Results of the program QueueEv
[QueueEv results]
We consider a classical prey-predator system, where the preys are food for the predators (see, e.g., [118], page 87). Let \(x(t)\) and \(z(t)\) be the numbers of preys and predators at time \(t\), respectively. These numbers are integers, but as an approximation, we shall assume that they are real-valued variables evolving according to the differential equations
\begin{align*} x’(t) & = r x(t) - c x(t) z(t) \\ z’(t) & = -s z(t) + d x(t) z(t) \end{align*}
with initial values \(x(0)=x_0>0\) and \(z(0)=z_0>0\). This is a Lotka-Volterra system of differential equations, which has a known analytical solution. Here, in the program of Listing PreyPred, we just show how to simulate its evolution, to illustrate the continuous simulation facilities of SSJ. Instead of using the default simulator as in the other examples of this section, this program explicitly creates a discrete-event umontreal.ssj.simevents.Simulator object sim
to manage the execution of the simulation. This is only to illustrate how this can be done. One could actually create several such Simulator
objects that could run in parallel, each one having its own event list.

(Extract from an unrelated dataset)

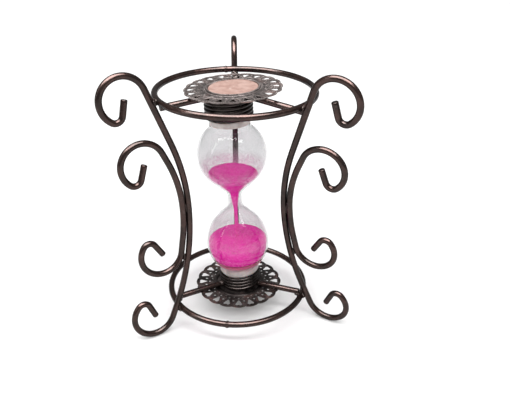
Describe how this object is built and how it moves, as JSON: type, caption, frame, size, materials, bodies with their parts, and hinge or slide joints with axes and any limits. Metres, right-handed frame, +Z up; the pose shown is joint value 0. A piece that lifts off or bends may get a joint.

Simulation of the prey-predator system [PreyPred]
The program prints the triples \((t, x(t), z(t))\) at values of \(t\) that are multiples of h
, one triple per line. This is done by an event of class PrintPoint
, which is rescheduled at every h
units of time. This output can be redirected to a file for later use, for example to plot a graph of the trajectory. The continuous variables x
and z
are instances of the classes Preys
and Preds
, whose method derivative
give their derivative \(x’(t)\) and \(z’(t)\), respectively. The differential equations are integrated by a Runge-Kutta method of order 4.
This is the old Example 1.4.1 of [25], page 14. A bank has a random number of tellers every morning. On any given day, the bank has \(t\) tellers with probability \(q_t\), where \(q_3 = 0.80\), \(q_2 = 0.15\), and \(q_1 = 0.05\). All the tellers are assumed to be identical from the modeling viewpoint.
Event-oriented simulation of the bank model [BankEv]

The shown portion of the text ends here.